Mas e agora pergunto eu... o que é que, de facto, o país ganha com esta prisão? São Vicente tirou biliões de dólares do país. Mas fê-lo através de contratos de prestação de serviços. Estes 900 milhões de dólares só ficaram congelados depois de outras das suas contas de empresa e dos seus familiares serem descongeladas, porque ele não explicou alguns movimentos específicos. Porque as contas tinham mais dinheiro, provavelmente há anos, e certamente há outras contas noutros países que não foram congeladas. A sobre-facturação grosseira que ele pode fazer nos contratos foi tornada legal por alguém acima dele que assinou os contratos. É que estamos a falar de tanto dinheiro que não se rouba como se fossem batatas. Este dinheiro, para ser recebido lá fora, tem de ser explicado e, para lá estar, significa que ele teve argumentos para o explicar.

O mesmo acontece com o outro balde de água fria que caiu em cima do combate à corrupção que foi a reportagem da TVI sobre o ministro de Estado da Casa Civil do Presidente, que já se diz por aí que entregou a carta de demissão. Os milhões que recebeu de empresas públicas, recebeu através de contratos legais e alguns até assinados pelo Presidente que está a combater a corrupção. Por isso, a demissão do homem não será mais do que o PR ceder à pressão popular, não é um caso de “não sabia”.

Estes podem ser contra-ataques das outras partes ofendidas, é claro, mas isso não invalida os milhões feitos à custa de contratos multibilionários com o Estado aquando em funções. Coisa que se não é completamente ilegal, é muito pouco ética. E o mais grave será que governantes que têm contratos com o Estado enquanto em funções são certamente demasiados para contar. Daí que não vamos sair tão depressa desta lógica do “eu caio em desgraça, mas levo dois ou três comigo”, um círculo vicioso em que muito poucos se vão salvar. O Valor Económico da semana que passou, num texto sobre a Sonils que fala de outros contratos multimilionários, prova isso mesmo.

Numa fase em que o PR diz que o dinheiro acabou na luta contra a covid-19, útil, útil seria recuperar os dinheiros nessas contas no exterior, não só nas contas de S. Vicente, mas nas de outros.

E isso, estes litígios só dificultam, porque, se ouve um crime de lavagem de dinheiro cometido lá fora, essa é a desculpa que as instituições estrangeiras precisam para ficarem lá com o dinheiro retido mais tempo. Que obviamente é o que lhes interessa, e este é um interesse muito difícil de contrariar.

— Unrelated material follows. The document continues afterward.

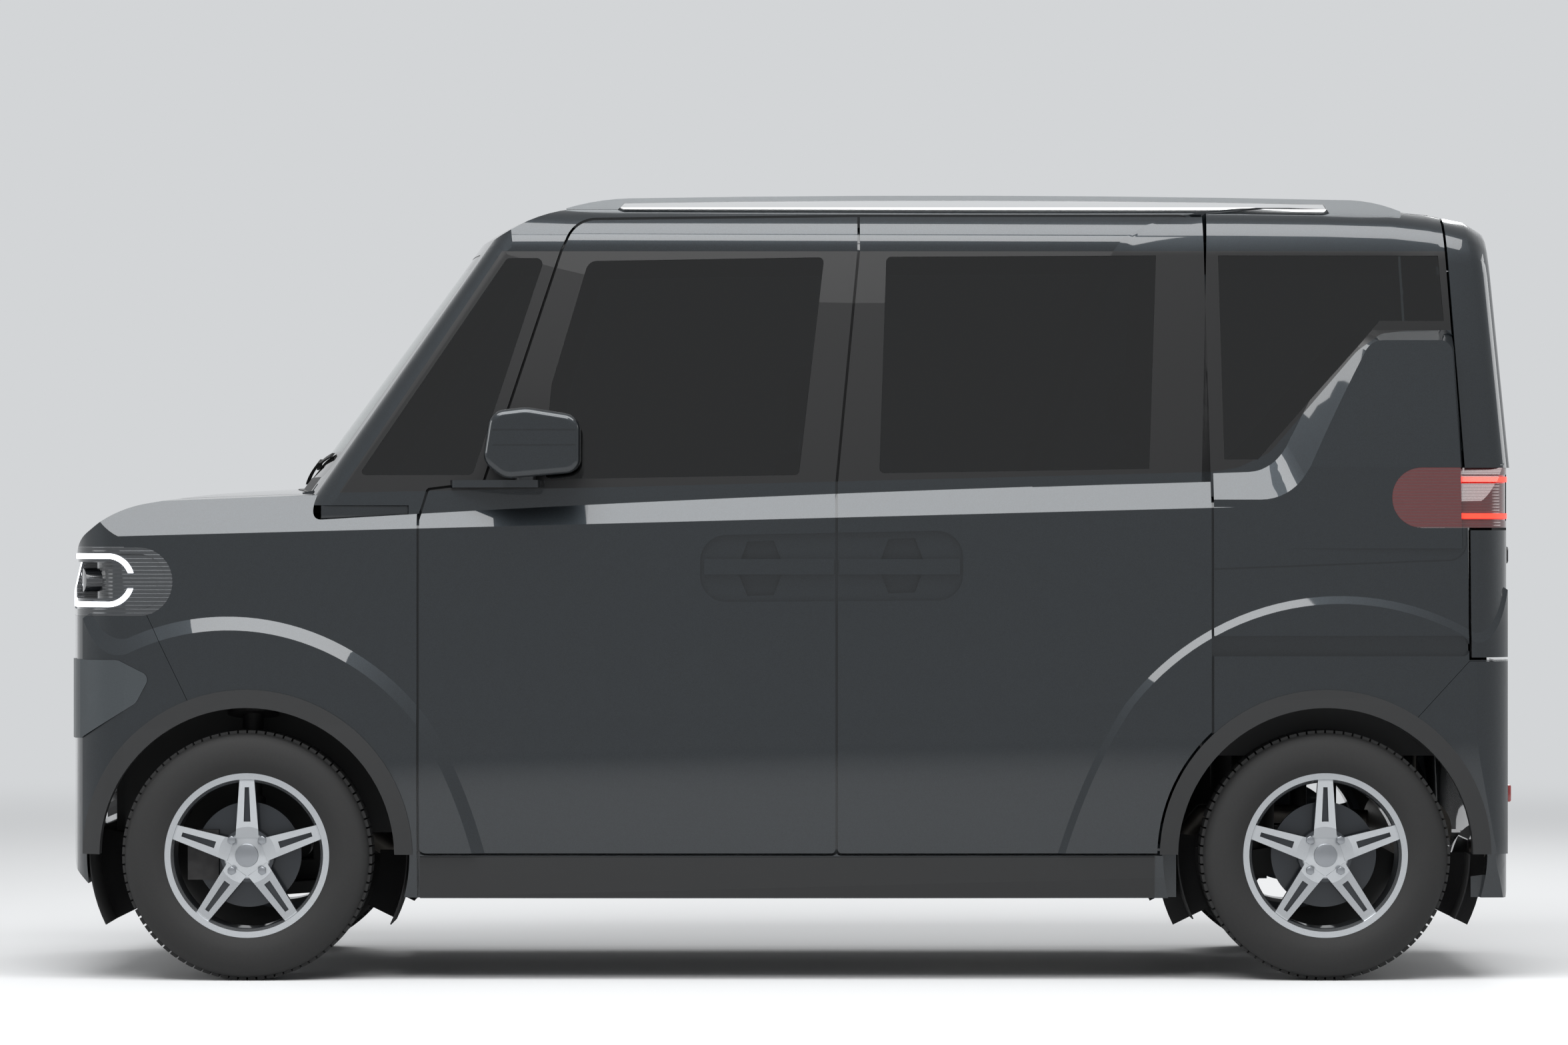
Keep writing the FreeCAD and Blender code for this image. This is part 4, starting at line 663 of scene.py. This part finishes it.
def bar(start, end, radius, sides=16):
    """A round bar from one point to another."""
    start, end = Vector(start), Vector(end)
    bpy.ops.mesh.primitive_cylinder_add(
        vertices=sides, radius=radius, depth=(end - start).length, location=(start + end) / 2,
        rotation=(end - start).to_track_quat("Z", "Y").to_euler())
    piece = bpy.context.active_object
    bpy.ops.object.transform_apply(location=True, rotation=True, scale=True)
    return piece


def finished(piece, name, body, made, instead_of=None):
    """Names a piece, smooths it, gives it its finish, and fixes it to its body."""
    settle(piece)
    piece.name = name
    dress(piece, body, made, instead_of)


def stand(x, y, half, node):
    """The box and the rail under one seat, on the floor that its node stands on."""
    low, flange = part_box(node)[0][2], 0.031
    return [block((x - 0.385, y - half + flange, low), (x - 0.065, y + half - flange, 0.585), 0.012),
            block((x - 0.470, y - half, 0.575), (x - 0.020, y + half, 0.612), 0.012)]


parts = []
for y in (-seat_y, seat_y):
    parts += stand(seat_x, y, 0.236, "front_seats")
    for edge in (y - 0.236, y + 0.236):
        parts.append(block((seat_x - 0.560, edge - 0.010, 0.560),
                           (seat_x - 0.180, edge + 0.010, 0.660), 0.009))
finished(join(parts), "front_seat_bases", "body_shell", grained, "front_seats")
finished(join(stand(bench_x, 0.0, 0.576, "rear_seat")), "bench_base", "body_shell",
         grained, "rear_seat")
stalks = [bar((x - 0.588, y + off, 1.200), (x - 0.600, y + off, 1.300), 0.006)
          for x in (seat_x, bench_x) for y in (-seat_y, seat_y) for off in (-0.044, 0.044)]
finished(join(stalks), "headrest_stalks", "body_shell", zinc)

# Dashboard fittings: a blank screen on the middle, an instrument panel under the hood, and four air
# vents with vanes. All are moulded in gloss black and clipped into the soft dashboard.
glossy = mottled("polycarbonate in piano black", "#050506", "#0b0b0c", 200, {
    "Roughness": 0.08, "Coat Weight": 0.5})
satin_metal = mottled("satin chromed ABS", "#9a9c9e", "#b9bbbd", 20, {
    "Metallic": 1.0, "Roughness": 0.3})


def leaning(piece, degrees, x, y, z):
    """Leans a piece about the car's Y axis, and moves it to its place."""
    piece.data.transform(Matrix.Translation((x, y, z))
                         @ Matrix.Rotation(math.radians(degrees), 4, "Y"))
    return piece


screen = join([block((-0.007, -0.118, -0.066), (0.007, 0.118, 0.066), 0.005),
               block((-0.022, -0.060, -0.030), (0.0, 0.060, 0.030))])
finished(leaning(screen, 37.0, 0.690, 0.0, 1.030), "centre_screen", "body_shell",
         glossy)
gauge = block((-0.005, -0.120, -0.038), (0.005, 0.120, 0.038))
finished(leaning(gauge, 34.0, 0.724, -0.340, 1.062), "instrument_panel", "body_shell",
         glossy)
parts = [block((-0.010, -0.052, -0.026), (0.014, 0.052, 0.026), 0.006)]
for row in range(5):
    z = -0.018 + 0.009 * row
    parts.append(block((-0.014, -0.044, z - 0.0012), (-0.006, 0.044, z + 0.0012), 0.0008))
parts.append(block((-0.016, -0.004, -0.020), (-0.006, 0.004, 0.020), 0.0012))
vent = settle(leaning(join(parts), 37.0, 0.672, 0.0, 0.982))
for name, y in (("vent_far_left", 0.540), ("vent_left", 0.190), ("vent_right", -0.165),
                ("vent_far_right", -0.565)):
    dress(copy_to(vent, name, Matrix.Translation((0, y, 0))), "body_shell", glossy)
bpy.data.objects.remove(vent)
lever = join([bar((0.745, -0.040, 0.880), (0.690, -0.040, 0.905), 0.007),
              block((0.662, -0.058, 0.880), (0.696, -0.022, 0.940), 0.010, 3)])
finished(lever, "gear_lever", "body_shell", satin_metal)

# Door linings: each door has a moulded inner panel with an armrest, a pull cup and a pocket, and a
# round loudspeaker grille in front. They are clipped to the inner sheet of the door.
flip = Matrix.Scale(-1, 4, (0, 1, 0))
lining, tree, shader = material("moulded polypropylene, leather grain", {
    "Base Color": "#303134", "Roughness": 0.68})
cells = texture(tree, "Voronoi", 3.0, feature="DISTANCE_TO_EDGE")["Distance"]
bumped(tree, shader, cells, 0.4, 0.0006)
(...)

Os donos das contas irem aos bancos e transferirem esse dinheiro para Angola seria, de longe, mais útil e mais inteligente do que esta abordagem à rinoceronte que vê um incêndio ali e vai a correr espezinhar, vê outro ali e lá vai ele pesado e bruto espezinhar.... Recuperar esse dinheiro é mais importante do que prisões e show-off, querido leitor. Esse dinheiro faz falta à saúde, à educação. Faz falta para que os nossos licenciados não se esqueçam dos cursos que fizeram de tanto tempo que ficam no desemprego. A festa das prisões traz ‘banga’, não traz dinheiro que é o que faz falta, e o preço da comida está muito alto. Precisamos de instituições fortes mais do que de homens de força. Precisamos de mais cabeça do que de músculos.